(SOURCE MATERIAL)

-=-=-=-=-

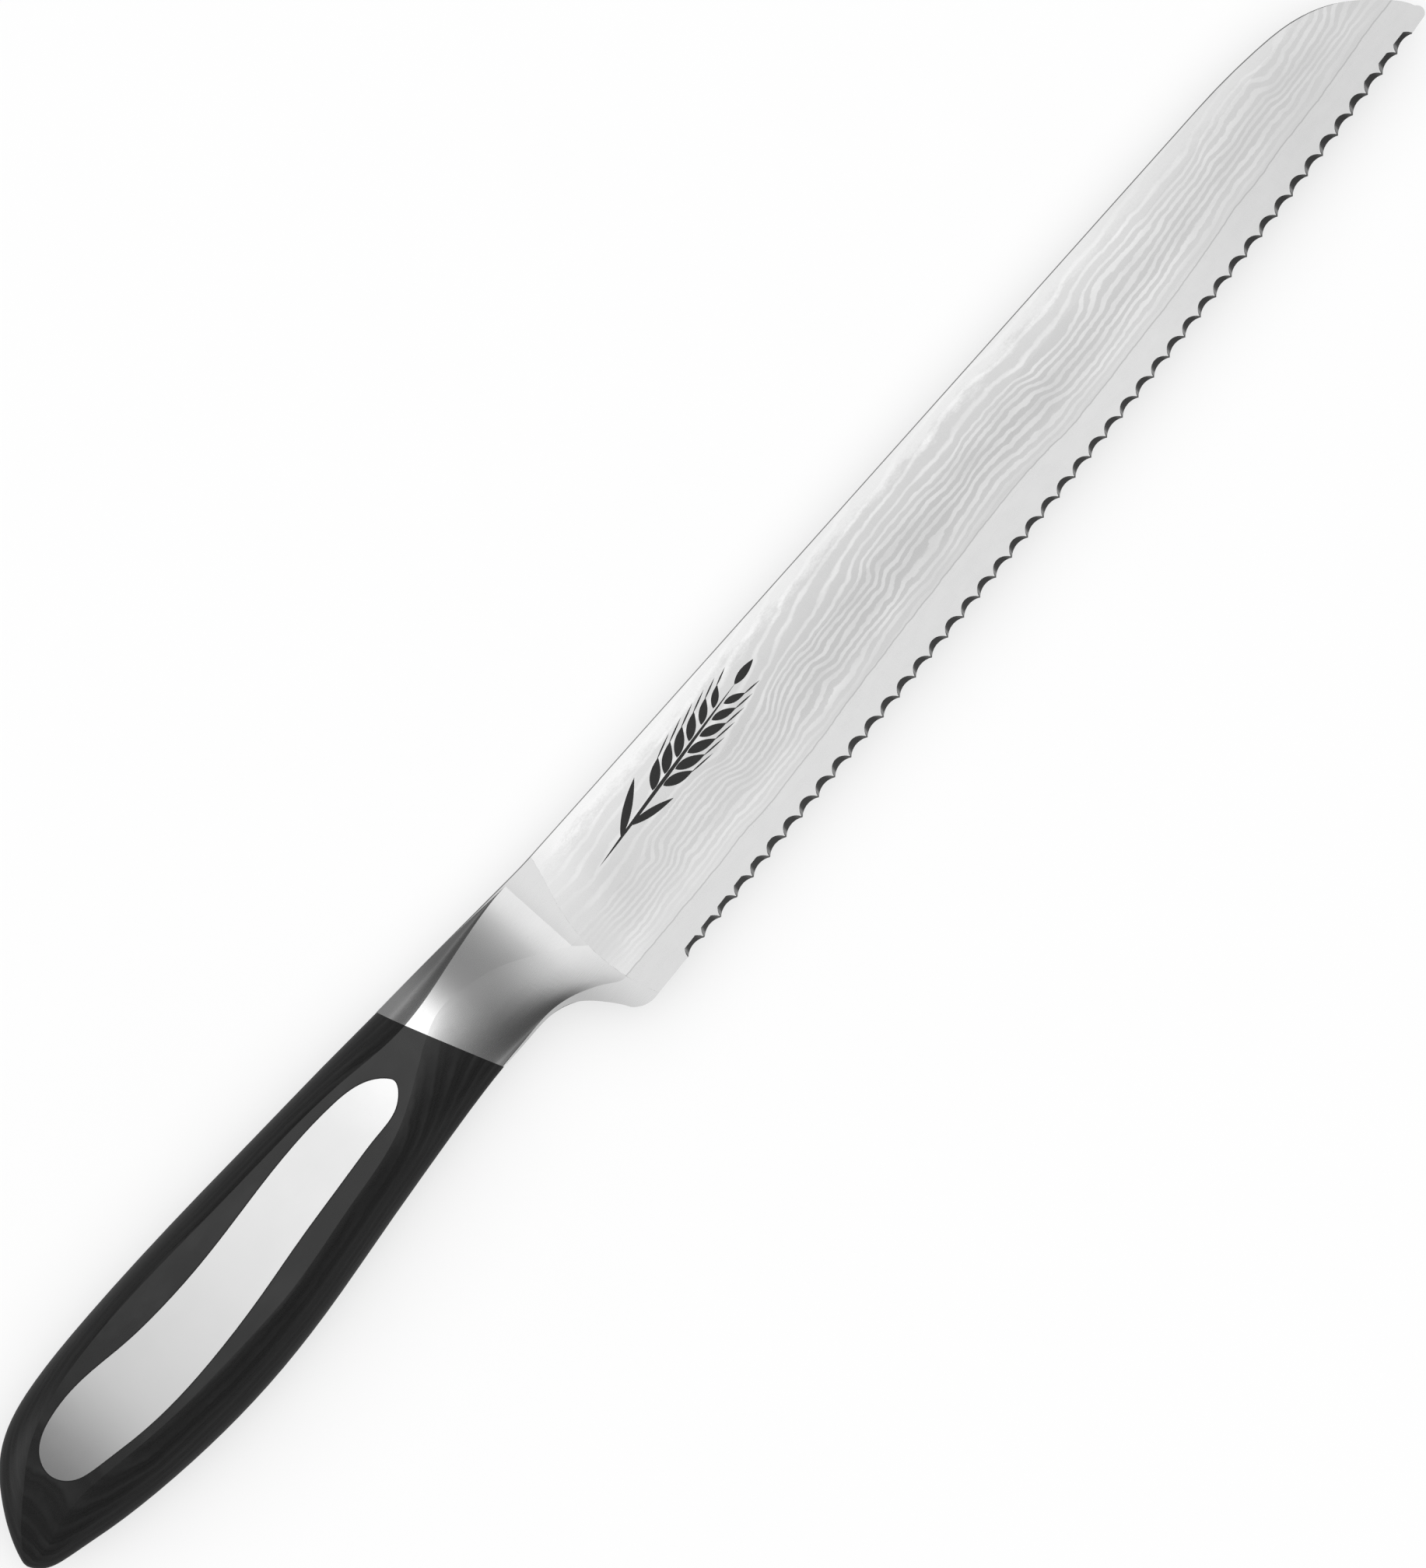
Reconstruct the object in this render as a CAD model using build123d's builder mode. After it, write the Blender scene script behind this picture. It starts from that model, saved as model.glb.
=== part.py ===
from build123d import *
import os

os.makedirs("parts", exist_ok=True)

# Bread knife lying on its left side.  +X runs along the spine to the tip, +Y from the
# edge to the spine, +Z out of the right-hand flat.  The middle plane halves the knife's
# thickness, and side outlines are drawn on it from the centre of the handle joint.

# ---------------------------------------------------------------- driving dimensions (mm)
butt_x = -111.5             # rear end of the handle
tip_x = 237.4               # foremost point of the blade
heel_y = -22.0              # lowest point of the heel
back_y = 13.25              # highest point of the handle's back
grip_half = 8.6             # half of the handle's greatest thickness
joint_lean = 18.5           # handle joint, in degrees from square to the spine

blade_half = 1.0            # half of the blade's stock thickness
core_half = 0.49            # half of the hard core's thickness
edge_half = 0.21            # half of the thickness at the teeth
spine_y = 9.24              # straight back of the blade
bevel_height = 18.0         # width of the flat bevel ground up from the edge
spine_easing = 0.18         # chamfer that breaks the spine's corners

tooth_count = 46
tooth_pitch = 4.305         # spacing of the scallops at the heel
pitch_easing = 0.0013       # loss of that spacing, which grows with the square of the count
first_scallop_x = 39.9
scallop_depth = 0.84        # depth of a scallop on the left flat
scallop_rise = 0.80         # how much higher it is ground on the right flat
tooth_land = 0.30           # bevel left above a tooth's point on the right flat

tang_rear, tang_front = -92.0, 9.0
tang_height = 9.0
tang_half = 1.5
tang_y = -1.5               # tang's axis, below the joint's centre
glue_gap = 0.4              # adhesive all round the tang

inlay_floor = 5.2           # height of the inlay's flat back above the middle plane
inlay_seam = 0.2            # adhesive bed and seam round the inlay

back_fall = 0.07            # drop of the upper flanks beside the land, as a share of the half
belly_fall = 0.05           # the same for the lower flanks
flank_lead = 0.35           # where that drop is taken, as a share of the flank's width
flank_foot = 0.6            # height at which a flank turns upright, as a share of the half

reach = 15.0                # cutting blocks go this far past the middle plane
cut_length = 350.0          # and this far along the knife
spine_run = 20.0            # shorter edges of the spine are left unchamfered
outline_stations = 48       # points that carry the grown outline of the inlay

middle = Plane(origin=(-(butt_x + tip_x) / 2, -(heel_y + back_y) / 2, grip_half))
joint = Plane(origin=middle.origin, z_dir=Vector(1, 0, 0).rotate(Axis.Z, joint_lean))

# ---------------------------------------------------------------- guide lines
with BuildLine():
    tooth_line = Spline((37.4, -21.62), (88, -19.4), (139, -16.7), (190, -13.2), (233.3, -9.08))
with BuildLine():
    weld_line = Spline((33.2, 12), (31.8, 6), (29.6, 0), (28.2, -7), (28.3, -14.6), (31, -24))

edge_chord = tooth_line @ 1 - tooth_line @ 0
grind_slope = (blade_half - edge_half) / bevel_height
# Square to the edge at mid-belly: local x runs up the flat, local y out of it.
grind = Plane(
    origin=middle.from_local_coords(tooth_line @ 0.5),
    x_dir=edge_chord.rotate(Axis.Z, 90),
    z_dir=edge_chord,
)

# ---------------------------------------------------------------- handle and bolster mass
# Sections square to the spine: place along X, lowest and highest point of the side
# outline, lower and upper border of the flat land, and half the thickness at the land.
body_sections = [
    (butt_x, -7.1, -6.1, -6.7, -6.5, 0.45),
    (-110.9, -8.3, -4.4, -6.9, -5.9, 1.5),
    (-109.3, -9.85, -1.2, -7.4, -4.2, 2.8),
    (-106.5, -11.0, 2.9, -7.4, -1.6, 4.15),
    (-102.5, -12.0, 7.2, -6.6, 1.4, 5.5),
    (-97, -13.35, 10.5, -6.0, 5.2, 6.65),
    (-88, -15.0, 12.5, -7.0, 8.4, 7.8),
    (-76, -16.4, 13.2, -8.6, 9.8, 8.4),
    (-62, -16.97, back_y, -9.3, 9.9, grip_half),
    (-46, -16.1, 12.85, -9.2, 9.2, 8.54),
    (-30, -14.2, 12.2, -7.2, 8.6, 8.28),
    (-15, -12.5, 11.6, -4.6, 7.4, 7.9),
    (-4, -11.4, 11.0, 0.6, 6.0, 7.15),
    (4, -10.9, 10.65, 3.4, 6.4, 6.15),
    (10, -10.8, 10.3, 2.6, 7.3, 4.6),
    (16, -11.2, 10.0, 0.6, 8.2, 2.8),
    (21, -13.6, 9.7, -2.4, 8.8, 1.6),
    (25, -17.2, 9.4, -5.0, 9.0, 1.08),
    (29, -19.0, 9.0, -8.0, 8.8, 0.88),
]


def body_section(x, bottom, top, land_bottom, land_top, half):
    """Closed section with a flat land on each side and rounded flanks."""
    across = Plane(origin=middle.from_local_coords((x, 0, 0)), x_dir=(0, 1, 0), z_dir=(1, 0, 0))
    with BuildSketch(across) as section:
        with BuildLine():
            back_lead = land_top + flank_lead * (top - land_top)
            belly_lead = land_bottom + flank_lead * (bottom - land_bottom)
            foot = flank_foot * half
            Bezier((top, 0), (top, foot), (back_lead, (1 - back_fall) * half), (land_top, half))
            Line((land_top, half), (land_bottom, half))
            Bezier(
                (land_bottom, half), (belly_lead, (1 - belly_fall) * half), (bottom, foot), (bottom, 0)
            )
            mirror(about=Plane.XZ)
        make_face()
    return section.sketch


with BuildPart() as body:
    loft(sections=[body_section(*numbers) for numbers in body_sections])

# ---------------------------------------------------------------- blade blank
with BuildPart() as blank:
    with BuildSketch(middle):
        with BuildLine():
            shoulder = Spline(
                (-6, 11.15), (4, 10.7), (16, 10.05), (25, 9.55), (32.8, spine_y),
                tangents=[(1, -0.05), (1, 0)],
            )
            back = Line(shoulder @ 1, (200, spine_y))
            nose = Spline(
                back @ 1, (213.5, 8.5), (221, 7.2), (228.5, 3.6), (234.4, -2.2), (236.9, -6.4),
                tangents=[(1, 0), (0.3, -1)],
            )
            point = ThreePointArc(nose @ 1, (tip_x, -7.9), (236.6, -8.7))
            toe = Line(point @ 1, tooth_line @ 1)
            add(tooth_line)
            heel_edge = Line(tooth_line @ 0, (29.2, heel_y))
            heel = ThreePointArc(heel_edge @ 1, (26.9, -21.5), (25.2, -20.1))
            choil = Spline(
                heel @ 1, (23.2, -16.6), (19.6, -12.6), (16.2, -11.2),
                (10, -10.9), (4, -10.95), (-2, -11.3),
                tangents=[(-0.4, 1), (-1, -0.1)],
            )
            Line(choil @ 1, shoulder @ 0)
        make_face()
    extrude(amount=blade_half, both=True)
    spine_corners = [
        edge for edge in blank.edges().group_by(Axis.Z)[0] + blank.edges().group_by(Axis.Z)[-1]
        if edge.center().Y > middle.origin.Y and edge.length > spine_run
    ]
    chamfer(spine_corners, spine_easing)
    with BuildSketch(grind):
        with BuildLine():
            Polyline(
                (-reach, edge_half - reach * grind_slope), (bevel_height, blade_half),
                (bevel_height, reach), (-reach, reach), close=True,
            )
        make_face()
        mirror(about=Plane.XZ)
    extrude(amount=cut_length, both=True, mode=Mode.SUBTRACT)

with BuildPart() as ahead_of_weld:
    with BuildSketch(middle.offset(-reach)):
        with BuildLine():
            add(weld_line)
            Polyline(weld_line @ 1, (tip_x + reach, -24), (tip_x + reach, 12), weld_line @ 0)
        make_face()
    extrude(amount=2 * reach)

with BuildPart() as blade:
    add(blank.part)
    add(ahead_of_weld.part, mode=Mode.INTERSECT)


# ---------------------------------------------------------------- scallops
upper_depth = scallop_depth + scallop_rise - tooth_land


def arc_radius(depth):
    """Radius of the arc that spans one pitch with the given depth."""
    return (tooth_pitch ** 2 / 4 + depth ** 2) / (2 * depth)


# The grinding wheel leaves a slanted cone: wide on the left flat, tighter and further into
# the blade on the right flat.  Local x runs along the edge, y into the blade.
lower_radius = arc_radius(scallop_depth)
upper_radius = arc_radius(upper_depth)
lower_centre = scallop_depth - lower_radius
upper_centre = scallop_depth + scallop_rise - upper_radius
overrun = 0.3               # the cone goes on past both flats by this share of its length
with BuildPart() as wheel:
    for share in (-overrun, 1 + overrun):
        with BuildSketch(Plane.XY.offset(edge_half * (2 * share - 1))):
            with Locations((0, lower_centre + share * (upper_centre - lower_centre))):
                Circle(lower_radius + share * (upper_radius - lower_radius))
    loft()
scallops = []
for number in range(tooth_count):
    along = first_scallop_x + tooth_pitch * number - pitch_easing * number ** 2
    share = (along - (tooth_line @ 0).X) / edge_chord.X
    scallops.append(
        Plane(origin=middle.from_local_coords(tooth_line @ share), x_dir=tooth_line % share)
    )

with BuildPart() as blade_core:
    add(blade.part)
    split(bisect_by=middle.offset(core_half), keep=Keep.BOTTOM)
    split(bisect_by=middle.offset(-core_half), keep=Keep.TOP)
    with Locations(scallops):
        add(wheel.part, mode=Mode.SUBTRACT)

with BuildPart() as blade_cladding_right:
    add(blade.part)
    split(bisect_by=middle.offset(core_half), keep=Keep.TOP)

with BuildPart() as blade_cladding_left:
    mirror(blade_cladding_right.part, about=middle)

# ---------------------------------------------------------------- tang
with BuildPart() as tang:
    with BuildSketch(middle):
        with Locations(((tang_rear + tang_front) / 2, tang_y)):
            RectangleRounded(tang_front - tang_rear, tang_height, tang_height / 4)
    extrude(amount=tang_half, both=True)

with BuildPart() as tang_slot:
    with BuildSketch(middle):
        with Locations(((tang_rear + tang_front) / 2, tang_y)):
            RectangleRounded(
                tang_front - tang_rear + 2 * glue_gap, tang_height + 2 * glue_gap,
                tang_height / 4 + glue_gap,
            )
    extrude(amount=tang_half + glue_gap, both=True)
    split(bisect_by=joint, keep=Keep.BOTTOM)

with BuildPart() as tang_epoxy:
    add(tang_slot.part)
    add(tang.part, mode=Mode.SUBTRACT)

# ---------------------------------------------------------------- bolster
with BuildPart() as bolster:
    add(body.part)
    add(blank.part)
    add(ahead_of_weld.part, mode=Mode.SUBTRACT)
    split(bisect_by=joint, keep=Keep.TOP)
    add(tang.part, mode=Mode.SUBTRACT)

# ---------------------------------------------------------------- inlay
inlay_points = [
    (-10.2, 1.8), (-14.2, 5.0), (-19.5, 6.1), (-27, 6.45), (-37, 6.1), (-47, 5.3), (-57, 4.8),
    (-65, 4.9), (-72.5, 5.5), (-79.5, 6.55), (-85, 6.9), (-90.5, 6.3), (-95, 4.4), (-97.1, 0.6),
    (-95.8, -2.6), (-90, -4.9), (-82, -6.35), (-72, -7.15), (-62, -6.95), (-52, -6.15),
    (-40, -4.7), (-28, -3.55), (-18, -2.75), (-12.4, -1.6),
]


def inlay_outline(growth):
    """Wavy outline of the inlay, grown all round."""
    stations = [number / outline_stations for number in range(outline_stations)]
    with BuildSketch(middle.offset(inlay_floor - growth)) as outline:
        with BuildLine():
            wave = Spline(*inlay_points, periodic=True, mode=Mode.PRIVATE)
            Spline(
                *[wave @ share + (wave % share).rotate(Axis.Z, -90) * growth for share in stations],
                periodic=True,
            )
        make_face()
    return outline.sketch


with BuildPart() as inlay_right:
    extrude(inlay_outline(0), amount=reach)
    add(body.part, mode=Mode.INTERSECT)

with BuildPart() as inlay_pocket:
    extrude(inlay_outline(inlay_seam), amount=reach)
    add(body.part, mode=Mode.INTERSECT)

with BuildPart() as inlay_bond_right:
    add(inlay_pocket.part)
    add(inlay_right.part, mode=Mode.SUBTRACT)

# ---------------------------------------------------------------- handle
with BuildPart() as handle_scale_right:
    add(body.part)
    split(bisect_by=joint, keep=Keep.BOTTOM)
    split(bisect_by=middle, keep=Keep.TOP)
    add(inlay_pocket.part, mode=Mode.SUBTRACT)
    add(tang_slot.part, mode=Mode.SUBTRACT)

with BuildPart() as handle_scale_left:
    mirror(handle_scale_right.part, about=middle)
with BuildPart() as inlay_left:
    mirror(inlay_right.part, about=middle)
with BuildPart() as inlay_bond_left:
    mirror(inlay_bond_right.part, about=middle)

# ---------------------------------------------------------------- export
blade_core.part.label = "blade_core"
blade_cladding_right.part.label = "blade_cladding_right"
blade_cladding_left.part.label = "blade_cladding_left"
bolster.part.label = "bolster"
tang.part.label = "tang"
tang_epoxy.part.label = "tang_epoxy"
handle_scale_right.part.label = "handle_scale_right"
handle_scale_left.part.label = "handle_scale_left"
inlay_right.part.label = "inlay_right"
inlay_left.part.label = "inlay_left"
inlay_bond_right.part.label = "inlay_bond_right"
inlay_bond_left.part.label = "inlay_bond_left"

export_step(blade_core.part, "parts/blade_core.step")
export_step(blade_cladding_right.part, "parts/blade_cladding_right.step")
export_step(blade_cladding_left.part, "parts/blade_cladding_left.step")
export_step(bolster.part, "parts/bolster.step")
export_step(tang.part, "parts/tang.step")
export_step(tang_epoxy.part, "parts/tang_epoxy.step")
export_step(handle_scale_right.part, "parts/handle_scale_right.step")
export_step(handle_scale_left.part, "parts/handle_scale_left.step")
export_step(inlay_right.part, "parts/inlay_right.step")
export_step(inlay_left.part, "parts/inlay_left.step")
export_step(inlay_bond_right.part, "parts/inlay_bond_right.step")
export_step(inlay_bond_left.part, "parts/inlay_bond_left.step")
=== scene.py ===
from math import atan2, cos, hypot, pi, radians, sin

import bpy
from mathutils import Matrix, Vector
from mathutils.bvhtree import BVHTree


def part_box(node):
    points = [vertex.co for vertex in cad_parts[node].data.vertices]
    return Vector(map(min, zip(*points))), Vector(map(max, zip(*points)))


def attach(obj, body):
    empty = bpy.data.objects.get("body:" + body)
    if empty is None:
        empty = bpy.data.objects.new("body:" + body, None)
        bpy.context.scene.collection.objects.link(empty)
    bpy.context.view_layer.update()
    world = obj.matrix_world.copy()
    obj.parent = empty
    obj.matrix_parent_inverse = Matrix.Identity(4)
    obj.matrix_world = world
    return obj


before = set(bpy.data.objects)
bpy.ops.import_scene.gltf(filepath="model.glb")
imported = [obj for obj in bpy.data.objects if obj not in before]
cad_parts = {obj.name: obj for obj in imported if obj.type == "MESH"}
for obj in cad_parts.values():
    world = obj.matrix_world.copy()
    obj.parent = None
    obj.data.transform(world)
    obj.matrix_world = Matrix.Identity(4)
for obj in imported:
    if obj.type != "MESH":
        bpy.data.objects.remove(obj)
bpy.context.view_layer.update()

MM = 0.001

# ---------------------------------------------------------------- the knife's own axes
# Side dimensions are in mm from the centre of the handle joint, as on the CAD drawing.
core_low, core_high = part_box("blade_core")
TIP_X = 237.4
SPINE_Y = 9.24
joint_x = core_high.x - TIP_X * MM
joint_y = core_high.y - SPINE_Y * MM
mid_z = (core_low.z + core_high.z) / 2


def at(x, y, z=0.0):
    """Row-frame point, in metres, of a drawing point in mm."""
    return Vector((joint_x + x * MM, joint_y + y * MM, mid_z + z * MM))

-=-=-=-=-

(EXERCISE) Starting with the first line of the data above, copy each line exactly until you reach the line with "spine_easing = 0.18"; include that line as well.

(OUTPUT BELOW)
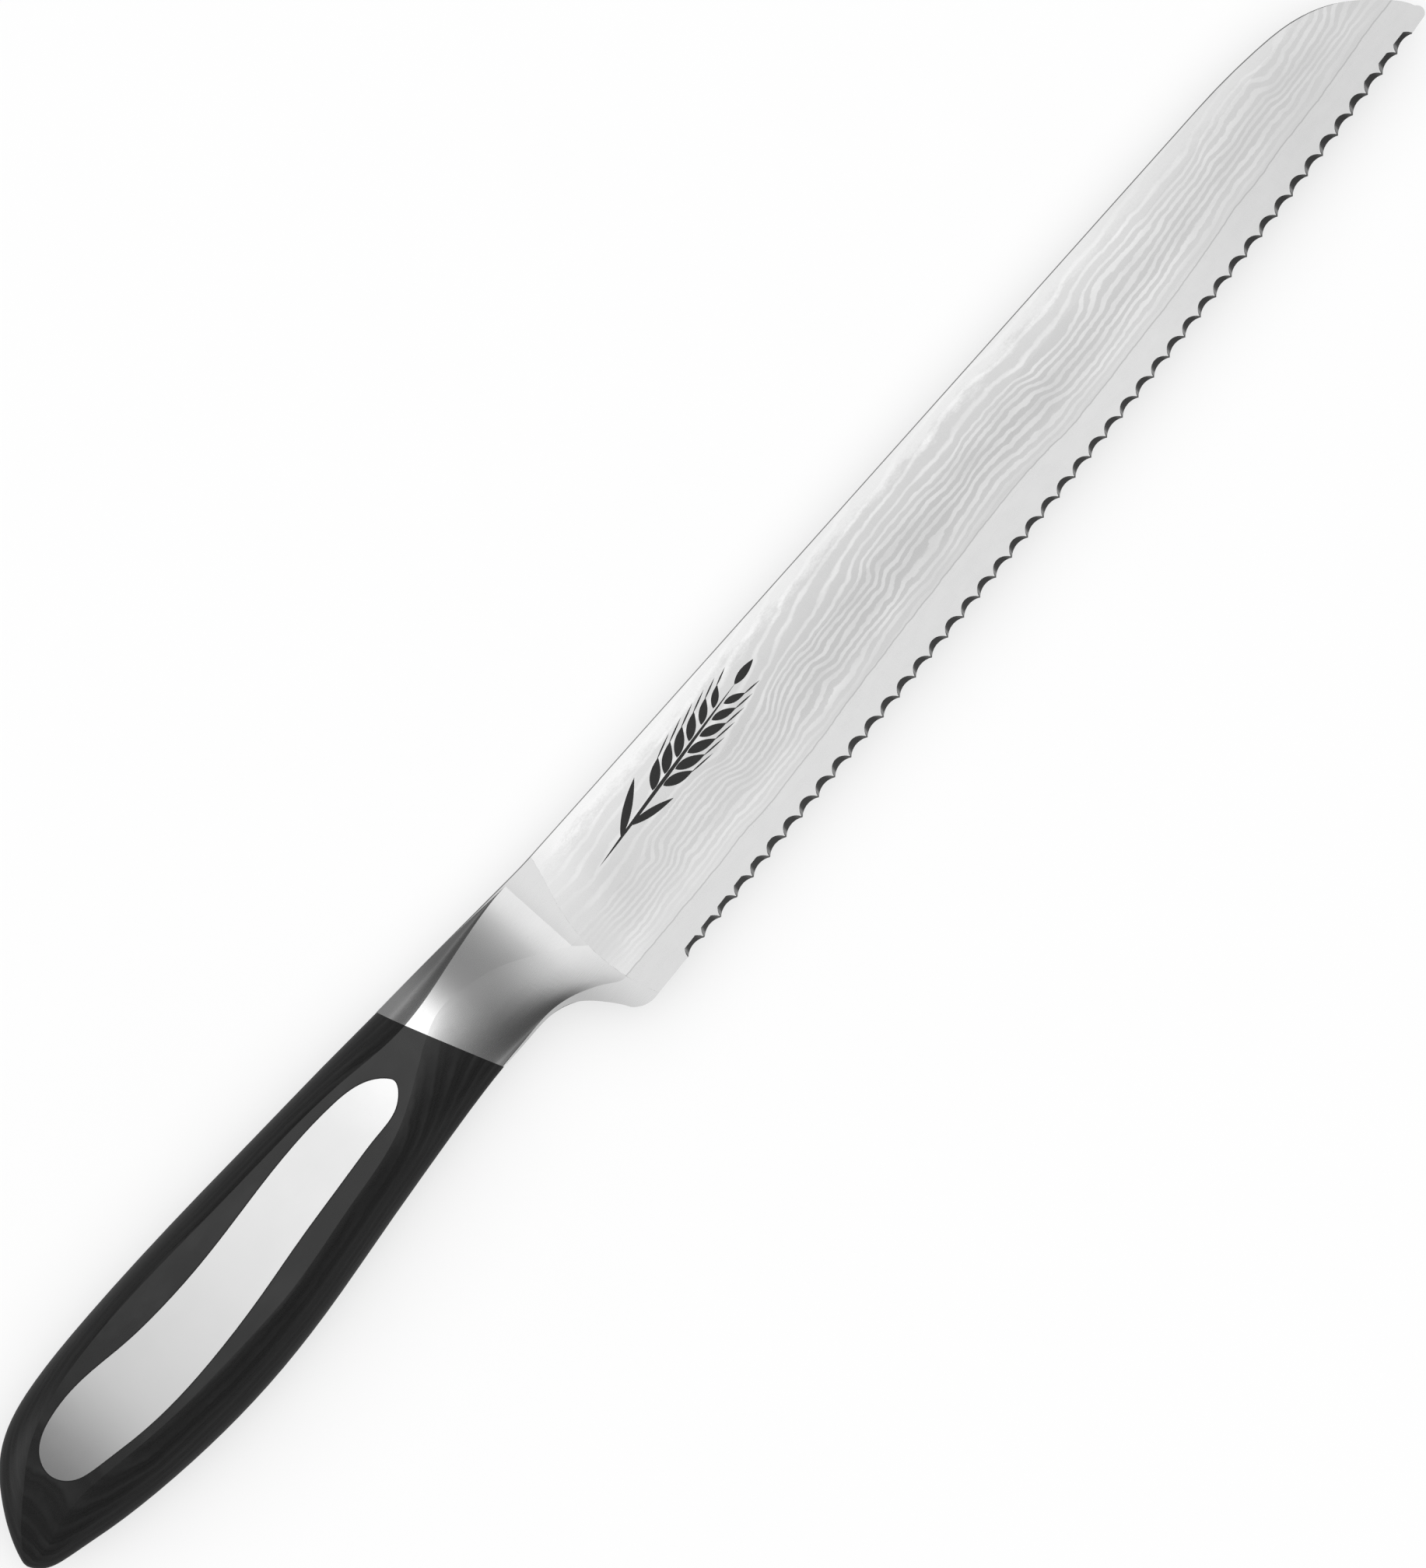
Reconstruct the object in this render as a CAD model using build123d's builder mode. After it, write the Blender scene script behind this picture. It starts from that model, saved as model.glb.
=== part.py ===
from build123d import *
import os

os.makedirs("parts", exist_ok=True)

# Bread knife lying on its left side.  +X runs along the spine to the tip, +Y from the
# edge to the spine, +Z out of the right-hand flat.  The middle plane halves the knife's
# thickness, and side outlines are drawn on it from the centre of the handle joint.

# ---------------------------------------------------------------- driving dimensions (mm)
butt_x = -111.5             # rear end of the handle
tip_x = 237.4               # foremost point of the blade
heel_y = -22.0              # lowest point of the heel
back_y = 13.25              # highest point of the handle's back
grip_half = 8.6             # half of the handle's greatest thickness
joint_lean = 18.5           # handle joint, in degrees from square to the spine

blade_half = 1.0            # half of the blade's stock thickness
core_half = 0.49            # half of the hard core's thickness
edge_half = 0.21            # half of the thickness at the teeth
spine_y = 9.24              # straight back of the blade
bevel_height = 18.0         # width of the flat bevel ground up from the edge
spine_easing = 0.18         # chamfer that breaks the spine's corners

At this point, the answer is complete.